UCL Graduation blogs – Victoria Antoniou
20 September 2022
Newly graduated student Victoria Antoniou tells us about her recent Graduation experience
There aren’t a lot of things that I would willingly wake up at six o’clock in the morning for, but graduating from my four-year undergraduate degree at UCL was, luckily, one of them.
Brimming with excitement, and more so, tiredness, I donned my dress that I had bought specifically for the occasion and spent far too long on my makeup, wanting everything to be perfect for a day filled with socialising and pictures. In the predictable grey weather, I made my way to UCL, trying to ignore how very cold I was in my summer dress, and thought about what was to come. Graduation was a new experience – I didn’t know what to expect or what I was meant to do. I was nervous about every aspect of the day – how do I put on the gown, will I be able to walk in my heels, will I trip on stage and have to never show my face at UCL again out of shame? All very important and serious worries.

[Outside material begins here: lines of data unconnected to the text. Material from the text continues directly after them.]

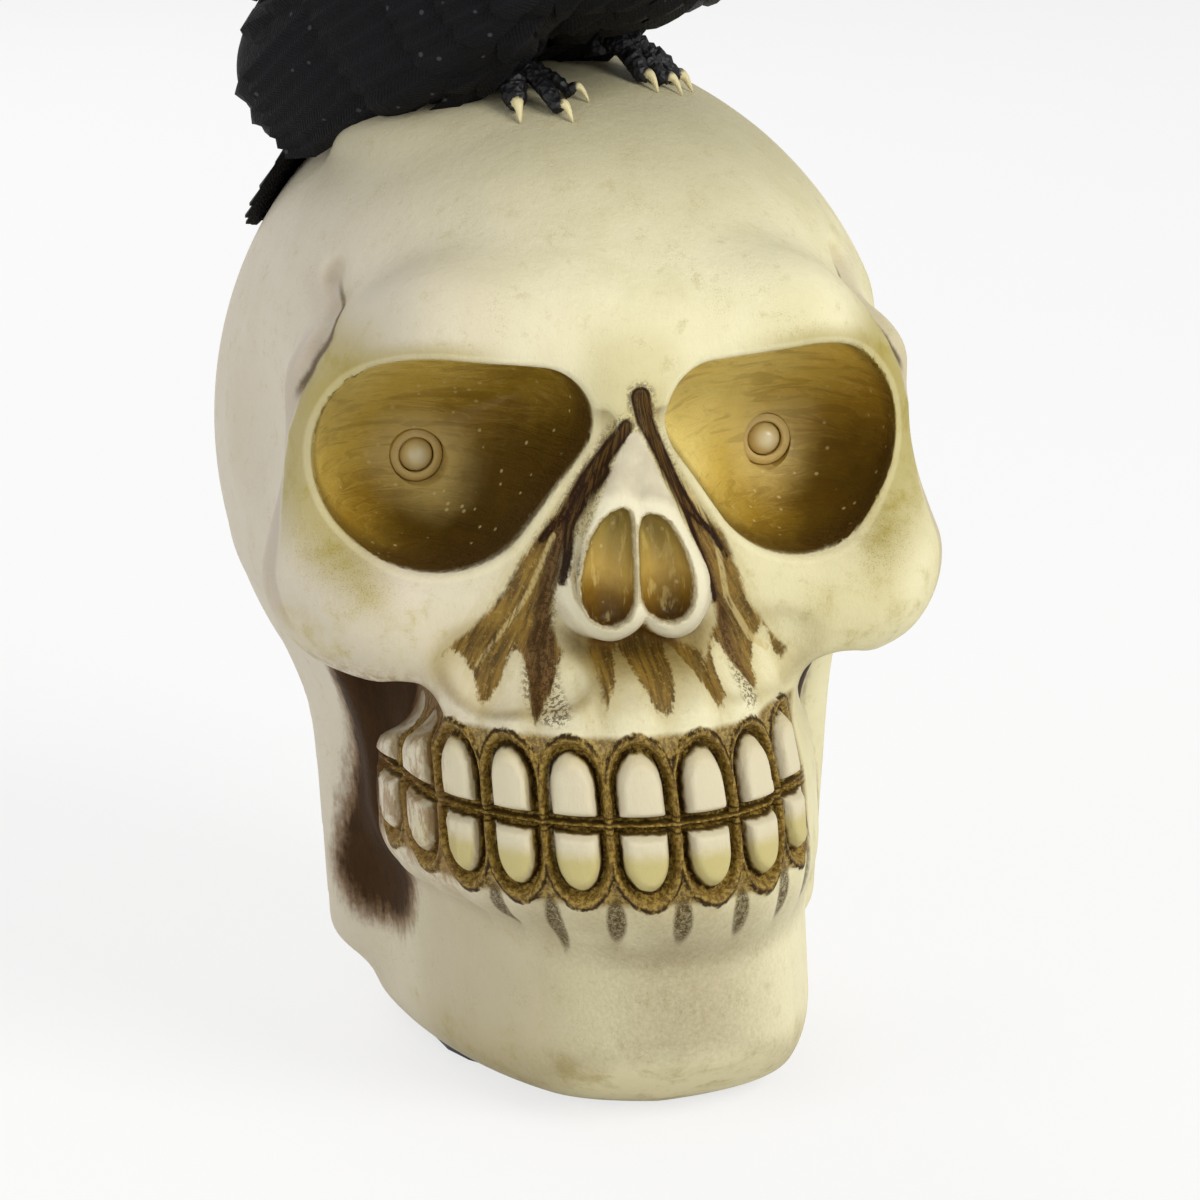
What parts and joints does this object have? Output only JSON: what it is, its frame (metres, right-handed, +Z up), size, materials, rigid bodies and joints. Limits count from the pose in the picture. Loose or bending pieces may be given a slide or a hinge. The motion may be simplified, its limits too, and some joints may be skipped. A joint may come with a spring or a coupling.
{
  "type": "skull garden stake light",
  "caption": "Resin skull with lamps in its eye sockets, a perched crow, a rear solar panel and a base with battery door, switch and stake socket.",
  "frame": {"origin": "on the flat underside of the base plate, between the stake socket and the battery door", "axes": "+Z up, the face looks towards -Y, +X is the skull's own left"},
  "size_m": [0.1, 0.1361, 0.2118],
  "materials": {
    "bone_resin": "cast polyresin with a bone coloured wash, satin",
    "crow_resin": "cast polyresin painted black, satin",
    "black_plastic": "moulded, fine grain",
    "switch_plastic": "moulded",
    "steel": "nickel plated",
    "battery_sleeve": "shrink sleeve",
    "board_green": "solder resist",
    "led_lens": "milky epoxy",
    "lead_sheath": "soft sheath",
    "solar_silicon": "polycrystalline cell under resin",
    "clear_cover": "clear acrylic"
  },
  "bodies": {
    "root": {"skull_shell": "bone_resin", "crow": "crow_resin", "base_plate": "black_plastic", "base_screw_1": "steel", "base_screw_2": "steel", "base_screw_3": "steel", "base_screw_4": "steel", "battery": "battery_sleeve", "battery_spring": "steel", "contact_minus": "steel", "contact_plus": "steel", "circuit_board": "board_green", "board_screw_1": "steel", "board_screw_2": "steel", "switch_body": "black_plastic", "led_right": "led_lens", "led_left": "led_lens", "led_holder_right": "black_plastic", "led_holder_left": "black_plastic", "led_lead_right": "lead_sheath", "led_lead_left": "lead_sheath", "panel_bezel": "black_plastic", "solar_cell": "solar_silicon", "panel_cover": "clear_cover", "panel_lead": "lead_sheath"},
    "battery_door": {"battery_door": "black_plastic"},
    "switch_slider": {"switch_slider": "switch_plastic"}
  },
  "joints": [
    {"name": "battery_door_hinge", "type": "hinge", "parent": "root", "child": "battery_door", "pos_m": [0, 0.0192, 0.0014], "axis": [1, 0, 0], "range_deg": [0, 90]},
    {"name": "switch_slide", "type": "slide", "parent": "root", "child": "switch_slider", "axis": [0, 1, 0], "range_m": [0, 0.003]}
  ]
}
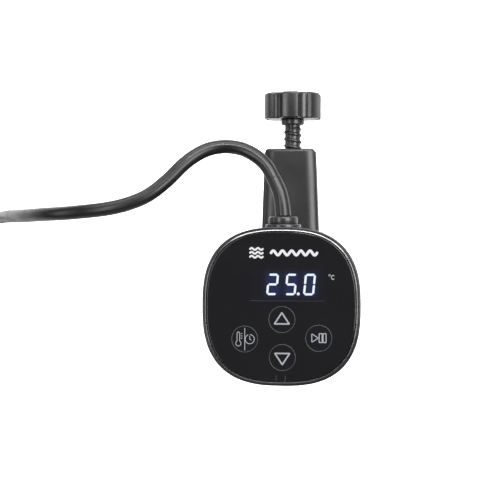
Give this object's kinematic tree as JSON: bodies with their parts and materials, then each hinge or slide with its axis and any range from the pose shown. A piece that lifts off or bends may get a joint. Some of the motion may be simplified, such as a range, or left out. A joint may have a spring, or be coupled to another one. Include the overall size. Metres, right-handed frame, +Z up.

In the Institute of Education, I met my parents – on time, surprisingly – and changed into the most uncomfortable heels in the world, picture-ready. Speaking to my family and coursemates outside the hall where I was about to become a graduate, I could feel the excitement and tension building. We were all pretending to be cool, calm, and collected, but the truth is, graduation is exciting! And we were all most definitely feeling it as we filed into Logan Hall, taking our seats, and hoping for the best!
Then the ceremony started. Let me tell you, that was an experience. In true UCL fashion, things kicked off ten minutes late, and began with the most fabulously ostentatious procession of academics, including the Provost and the department heads, heading onto the stage. It was a spectacle to watch, and did absolutely nothing to calm my nerves. I was not prepared for such grandeur and over-the-top celebrations of academia!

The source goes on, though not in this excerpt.